Exercise directions —
Determine how many lines below hold the string "objects". Reply with the number alone.

--- start Data shown ---

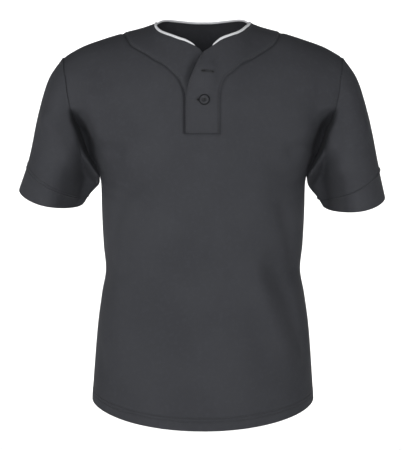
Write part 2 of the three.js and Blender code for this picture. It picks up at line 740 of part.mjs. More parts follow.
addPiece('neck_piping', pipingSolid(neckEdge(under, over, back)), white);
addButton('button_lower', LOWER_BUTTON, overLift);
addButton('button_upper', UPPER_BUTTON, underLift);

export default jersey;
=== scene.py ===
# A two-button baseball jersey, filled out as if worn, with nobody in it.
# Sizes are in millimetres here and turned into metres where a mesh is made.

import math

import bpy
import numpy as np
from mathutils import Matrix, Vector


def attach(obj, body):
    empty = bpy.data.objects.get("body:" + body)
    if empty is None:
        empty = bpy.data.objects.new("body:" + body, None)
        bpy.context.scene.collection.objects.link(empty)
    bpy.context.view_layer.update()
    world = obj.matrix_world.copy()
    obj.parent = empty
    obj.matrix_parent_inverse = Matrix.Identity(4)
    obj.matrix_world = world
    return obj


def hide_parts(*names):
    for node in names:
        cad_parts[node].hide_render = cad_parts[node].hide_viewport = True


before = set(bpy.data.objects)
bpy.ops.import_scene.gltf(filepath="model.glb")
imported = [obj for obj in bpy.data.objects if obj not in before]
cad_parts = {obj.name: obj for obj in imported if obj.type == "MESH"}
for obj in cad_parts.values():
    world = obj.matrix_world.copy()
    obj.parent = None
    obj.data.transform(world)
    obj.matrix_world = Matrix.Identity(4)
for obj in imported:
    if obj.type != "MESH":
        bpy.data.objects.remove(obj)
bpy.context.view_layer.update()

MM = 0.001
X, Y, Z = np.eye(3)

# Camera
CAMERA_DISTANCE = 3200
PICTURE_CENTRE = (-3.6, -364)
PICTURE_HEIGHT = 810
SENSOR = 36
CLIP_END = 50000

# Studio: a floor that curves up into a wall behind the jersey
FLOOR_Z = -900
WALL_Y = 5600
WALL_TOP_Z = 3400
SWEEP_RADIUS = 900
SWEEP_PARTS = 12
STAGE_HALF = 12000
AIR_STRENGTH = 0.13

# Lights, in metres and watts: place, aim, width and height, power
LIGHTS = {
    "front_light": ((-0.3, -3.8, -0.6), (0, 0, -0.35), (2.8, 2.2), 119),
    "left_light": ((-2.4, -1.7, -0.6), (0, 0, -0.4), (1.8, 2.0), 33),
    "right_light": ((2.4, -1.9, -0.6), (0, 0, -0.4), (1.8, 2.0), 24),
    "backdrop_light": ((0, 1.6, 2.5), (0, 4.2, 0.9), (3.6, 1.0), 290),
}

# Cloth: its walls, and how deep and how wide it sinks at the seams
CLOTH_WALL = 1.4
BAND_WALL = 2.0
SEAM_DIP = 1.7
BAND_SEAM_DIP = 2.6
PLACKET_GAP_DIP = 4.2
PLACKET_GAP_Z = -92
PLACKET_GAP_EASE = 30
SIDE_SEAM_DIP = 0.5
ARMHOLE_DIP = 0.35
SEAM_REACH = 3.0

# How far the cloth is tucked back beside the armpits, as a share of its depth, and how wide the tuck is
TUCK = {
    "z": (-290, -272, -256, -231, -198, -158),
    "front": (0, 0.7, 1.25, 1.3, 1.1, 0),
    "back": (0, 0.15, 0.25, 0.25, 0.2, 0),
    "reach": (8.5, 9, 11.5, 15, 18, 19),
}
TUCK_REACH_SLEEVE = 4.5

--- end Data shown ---

Finished task —
6